Oyster Point Pharma, Inc.
- Company type: Subsidiary
- Traded as: Nasdaq: OYST
- Industry: Biotechnology
- Founded: 2015
- Defunct: January 2023
- Fate: Acquired
- Successor: Viatris
- Headquarters: Princeton, New Jersey, United States
- Key people: Jeffrey Nau (president and CEO)
- Owner: Viatris
- Website: oysterpointrx.com

= Oyster Point Pharma =

Pharmaceutical company

Oyster Point Pharma was an American biopharmaceutical company based in Princeton, New Jersey, focusing on the development of pharmaceutical therapies to treat ophthalmic diseases. It was acquired by Viatris in 2023.

== History ==
The company was founded in 2015.

In October 2021, Tyrvaya was the first nasal spray approved by Food and Drug Administration to treat dry eye syndrome. This became the company's lead product.

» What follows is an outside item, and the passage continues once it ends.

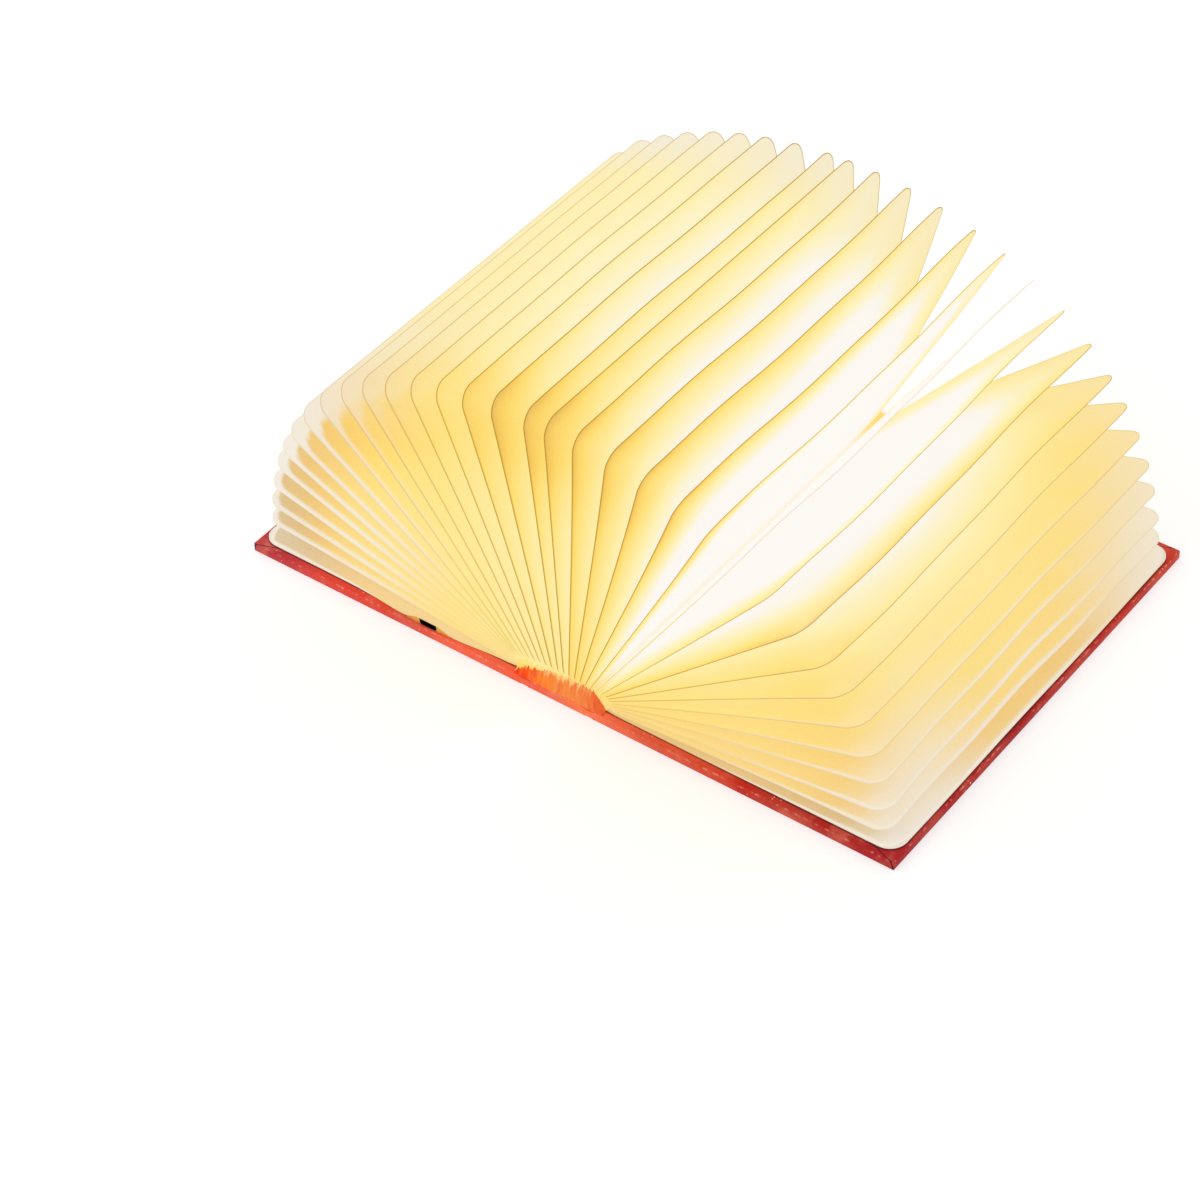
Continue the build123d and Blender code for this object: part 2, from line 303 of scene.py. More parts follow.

Prior to going public, Oyster Point Pharma operated at a loss of $16.5 million in 2018.

In February 2019, still at clinical stage, the company raised $93 million in its Series B funding round.

In October 2019, the company issued 5-million shares in the initial public offering with NASDAQ Global Select Market at the price of $16 per share with the first trading day on October 31. In January 2023 Viatris acquired Oyster Point Pharma in an all-cash deal.